I don’t like this metaphor of being consumed, it feels too passive and fatalistic to me. But maybe it’s true.
I’ve never been completely satisfied with the ongoing state of feed readers. Too many of them take the “mail client” paradigm, in which the user interface is modeled after email readers, and makes the implicit assumption that you want to read every single item. This becomes a cognitive dilemma once one’s list of subscriptions becomes too big (25, or 50, or 200, or more feeds). Vis: google for “information overload”, “digital guilt”.
Obviously, we need something structured more like a newspaper (I’ve heard this called a “river of news” before). I see two important lessons to learn from newspapers:
- Reading patterns: Very rarely will someone read the newspaper from front page to back page, in all its entirity. People browse, thumb, skim.
- Formatting to direct attention: Newspaper formatting is designed with this skimming interaction in mind. Important stuff is placed in more attention-grabbing type, using format (big, big font) and location (important stuff in the frontmost and backmost pages).
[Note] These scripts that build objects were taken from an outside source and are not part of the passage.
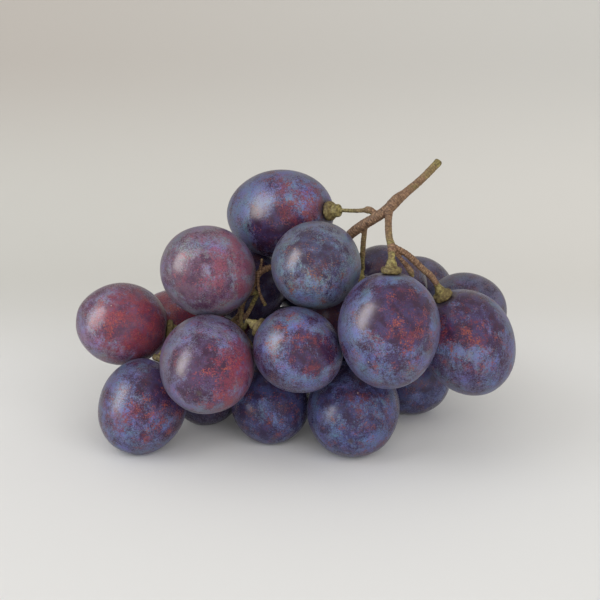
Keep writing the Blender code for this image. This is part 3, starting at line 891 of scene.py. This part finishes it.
# %% Make the bark material
WOOD = ((0.120, 0.062, 0.040, 1), (0.335, 0.212, 0.128, 1))
LEAF = ((0.105, 0.085, 0.032, 1), (0.310, 0.265, 0.100, 1))
RIM_BROWN = (0.110, 0.075, 0.038, 1)
RING_BROWN = (0.060, 0.036, 0.022, 1)
SPECK_BROWN = (0.070, 0.038, 0.022, 1)
FURROW_DIRT_AND_SHADE = (0.045, 0.028, 0.016, 1)
bark = bpy.data.materials.new("stem_bark")
bark.use_nodes = True
tree = bark.node_tree
shader = tree.nodes["Principled BSDF"]
place = scaled(tree, tree.nodes.new("ShaderNodeTexCoord").outputs["Object"], 1.0 / MM)


def stored(title):
    """A value that the mesh holds at each point."""
    node = tree.nodes.new("ShaderNodeAttribute")
    node.attribute_name = title
    return node.outputs["Fac"]


wood_cloud = ease(tree, cloud(tree, place, 1.6, detail=5.0, rough=0.65), 0.36, 0.64)
wood = blend(tree, wood_cloud, *WOOD)
leaf_cloud = ease(tree, cloud(tree, place, 1.5, detail=4.0, rough=0.6), 0.36, 0.64)
leaf = blend(tree, leaf_cloud, *LEAF)
ragged = minus(tree, cloud(tree, place, 0.5, detail=3.0), 0.5)
turning = plus(tree, stored("green"), times(tree, ragged, 0.9))
colour = blend(tree, ease(tree, turning, 0.25, 0.80), wood, leaf)
colour = blend(tree, times(tree, stored("rim"), 0.45), colour, RIM_BROWN)
phase = plus(tree, times(tree, stored("along"), 11.0),
             times(tree, cloud(tree, place, 1.2, detail=2.0), 9.0))
rings = ease(tree, sums(tree, "SINE", phase), 0.25, 0.95)
ring_strength = minus(tree, 0.72, times(tree, stored("green"), 0.45))
rings = times(tree, rings, ring_strength)
colour = blend(tree, rings, colour, RING_BROWN)
speck = use_group(tree, stipple_group, Place=place, Patch_scale=0.8, Grain_scale=3.4, Share=0.22)
colour = blend(tree, times(tree, speck["Mask"], 0.40), colour, SPECK_BROWN)
# Dirt and painted shade: the deepest carved furrows are darkened.
furrow_dirt_and_shade = ease(tree, stored("carving"), -0.005, -0.06)
colour = blend(tree, times(tree, furrow_dirt_and_shade, 0.55), colour, FURROW_DIRT_AND_SHADE)
plug(tree, shader.inputs["Base Color"], colour)
plug(tree, shader.inputs["Roughness"], ease(tree, wood_cloud, 0.0, 1.0, 0.62, 0.80))
bump = tree.nodes.new("ShaderNodeBump")
bump.inputs["Strength"].default_value = 0.5
bump.inputs["Distance"].default_value = 0.08 * MM
plug(tree, bump.inputs["Height"], cloud(tree, place, 5.0, detail=3.0, rough=0.7))
plug(tree, shader.inputs["Normal"], bump.outputs["Normal"])
shader.inputs["Specular IOR Level"].default_value = 0.3
fused.materials.clear()
fused.materials.append(bark)
print("bark material with", len(tree.nodes), "nodes")

# %% [markdown]
# ## The table and the light
# A plain pale surface that sweeps up into a backdrop has no edge to distract from the fruit. The paper is
# nearly white under the bunch, and painted shade makes it greyer and warmer where it rises behind it, most
# of all to the left, as a real roll of paper looks under one window. The colour is mixed from the place on
# the paper, so the picture gets its soft fall-off of light as painted shade, without any extra lights.

# %% Build the stage
HIGH_PAPER_PAINTED_SHADE = ((0.465, 0.442, 0.415, 1), (0.555, 0.560, 0.548, 1))
LOW_PAPER_PAINTED_SHADE = ((0.610, 0.618, 0.598, 1), (0.685, 0.683, 0.665, 1))
NEAR_PAPER = (0.765, 0.780, 0.790, 1)
SWEEP_STEPS = 24
FLOOR_WIDTH = 3.0
FLOOR_FRONT = -0.9
FLOOR_BACK = 0.10
SWEEP_RADIUS = 0.45
WALL_HEIGHT = 1.6
profile = [(FLOOR_FRONT, 0.0), (FLOOR_BACK, 0.0)]
for step in range(1, SWEEP_STEPS + 1):
    angle = math.pi / 2 * step / SWEEP_STEPS
    profile.append((FLOOR_BACK + SWEEP_RADIUS * math.sin(angle), SWEEP_RADIUS * (1 - math.cos(angle))))
profile.append((FLOOR_BACK + SWEEP_RADIUS, WALL_HEIGHT))
shape = bmesh.new()
left = [shape.verts.new((-FLOOR_WIDTH / 2, y, z)) for y, z in profile]
right = [shape.verts.new((FLOOR_WIDTH / 2, y, z)) for y, z in profile]
for index in range(len(profile) - 1):
    shape.faces.new((left[index], right[index], right[index + 1], left[index + 1]))
backdrop_mesh = bpy.data.meshes.new("backdrop")
shape.to_mesh(backdrop_mesh)
shape.free()
backdrop_mesh.shade_smooth()
backdrop = bpy.data.objects.new("backdrop", backdrop_mesh)
bpy.context.scene.collection.objects.link(backdrop)
paper = bpy.data.materials.new("paper")
paper.use_nodes = True
tree = paper.node_tree
shader = tree.nodes["Principled BSDF"]
spot = tree.nodes.new("ShaderNodeSeparateXYZ")
plug(tree, spot.inputs[0], tree.nodes.new("ShaderNodeTexCoord").outputs["Object"])
across = ease(tree, spot.outputs["X"], -0.25, 0.25)
high = blend(tree, across, *HIGH_PAPER_PAINTED_SHADE)
low = blend(tree, across, *LOW_PAPER_PAINTED_SHADE)
# Painted shade: the paper darkens as it rises, and more to the left.
paper_with_painted_shade = blend(tree, ease(tree, spot.outputs["Z"], 0.0, 0.055), low, high)
paper_with_painted_shade = blend(tree, ease(tree, spot.outputs["Y"], 0.14, 0.03), paper_with_painted_shade, NEAR_PAPER)
plug(tree, shader.inputs["Base Color"], paper_with_painted_shade)
shader.inputs["Roughness"].default_value = 0.9
shader.inputs["Specular IOR Level"].default_value = 0.1
backdrop_mesh.materials.append(paper)
print("backdrop", FLOOR_WIDTH, "m wide")

# %% [markdown]
# ## The lights
# The key light is a tall window from the left and a little above. On a real table the room around it is
# bright too, so the shadows stay pale: an even, warm sky does that, and a very wide and low panel in front
# fills the near side of the berries. Reflections don't see the panel, because a second shine on the wax
# would give it away. A gentle window alone would leave only a dull shine, so a narrow strip hangs beside it
# and is seen by reflections only. It costs no extra shadow.

# %% Light the bunch
SKY_COLOUR = (1.0, 0.958, 0.905, 1.0)
SKY_STRENGTH = 0.69
LIT_HEIGHT = 0.04


def area_light(name, direction, distance, size, power, colour):
    """A panel that shines on the middle of the bunch from a direction, in metres and watts."""
    light = bpy.data.lights.new(name, "AREA")
    light.shape = "RECTANGLE"
    light.size, light.size_y = size
    light.energy = power
    light.color = colour
    item = bpy.data.objects.new(name, light)
    away = Vector(direction).normalized()
    item.location = Vector((0.0, 0.0, LIT_HEIGHT)) + away * distance
    item.rotation_mode = "QUATERNION"
    item.rotation_quaternion = (-away).to_track_quat("-Z", "Y")
    bpy.context.scene.collection.objects.link(item)
    return item


area_light("window", seen_direction(-0.78, 0.38, 0.50), 1.2, (0.80, 1.10), 3.8, (0.96, 0.98, 1.0))
bounce = area_light("bounce", (0.26, -0.85, 0.38), 1.7, (2.2, 1.5), 21.0, (1.0, 0.970, 0.935))
bounce.visible_glossy = False
shine = area_light("shine", seen_direction(-0.84, 0.24, 0.48), 1.15, (0.46, 1.15), 17.0, (1.0, 0.94, 0.91))
shine.visible_diffuse = False
world = bpy.data.worlds.new("studio")
bpy.context.scene.world = world
world.use_nodes = True
sky = world.node_tree.nodes["Background"]
sky.inputs["Color"].default_value = SKY_COLOUR
sky.inputs["Strength"].default_value = SKY_STRENGTH
bpy.context.scene.view_settings.view_transform = "Standard"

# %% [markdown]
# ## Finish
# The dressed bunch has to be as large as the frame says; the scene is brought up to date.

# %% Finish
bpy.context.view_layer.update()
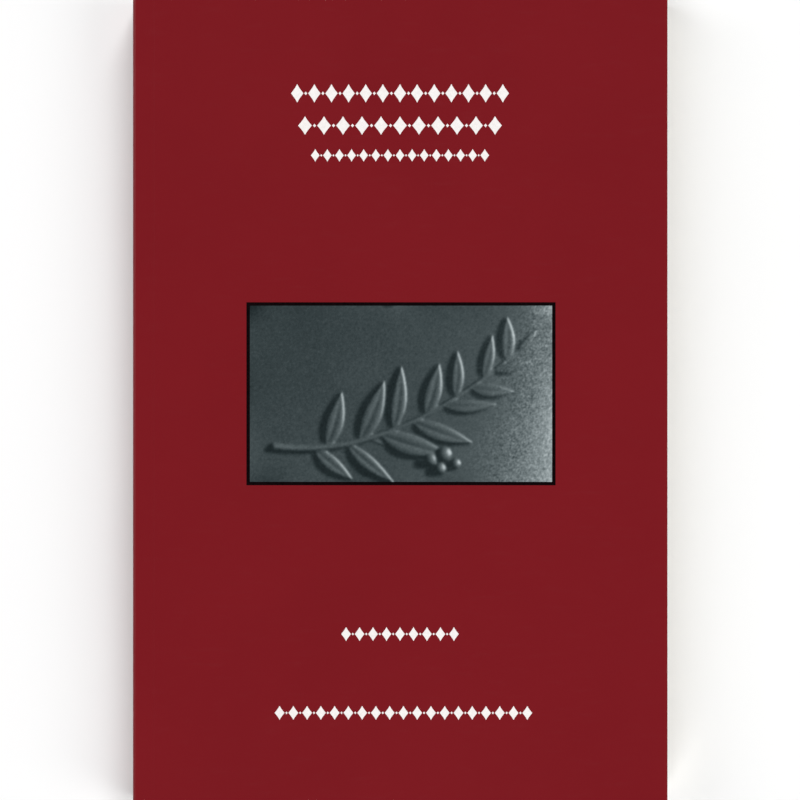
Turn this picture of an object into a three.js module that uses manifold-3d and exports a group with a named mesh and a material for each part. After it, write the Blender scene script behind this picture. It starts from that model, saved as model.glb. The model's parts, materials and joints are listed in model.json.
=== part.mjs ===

But Aggregators are not just newspapers. Because they’re computer-driven, they have the chance to be smarter, more personalized. It’s funny, people have been talking about “smart” aggregators for a while. A short while ago I did a google for “bayesian feedreader” and found plenty of insightful stuff written back as far back as 2003. However… while there’s been plenty of punditry, nothing “smart” has made it to the mainstream yet.
I don’t know why.
But I have my theories. Maybe it’s because simple aggregation is “good enough”. This is definitely part of it. But I suspect a lot of it is also because, while AI techniques like bayesian classifiers are a much better fit for filtering spam than they are for filtering “interestingness”. “Interestingness” is such a broad target to hit, I’m not sure if classifiers built on just naive keywords are going to cut it.
Well, I’m going to try building my own. I’ll probably model the UI to look something like kinja’s, and make the backend very plugin-able so that I can hotswitch different methods of calculating “interestingness”. More details to follow, but I’m thinking of experimenting with some machine learning based on explicit feedback + implicit browsing patterns, plus popularity metrics based on general population and on a more specific network of trust. Between digg, technorati, delicious, other social bookmarking sites, and all of these aggregated feeds, there are certainly a lot of tools available for calculating an “interestingness metric”.
I might want to have a separate “boringness” metric too. We’ll let a little hacking show which yields the best results.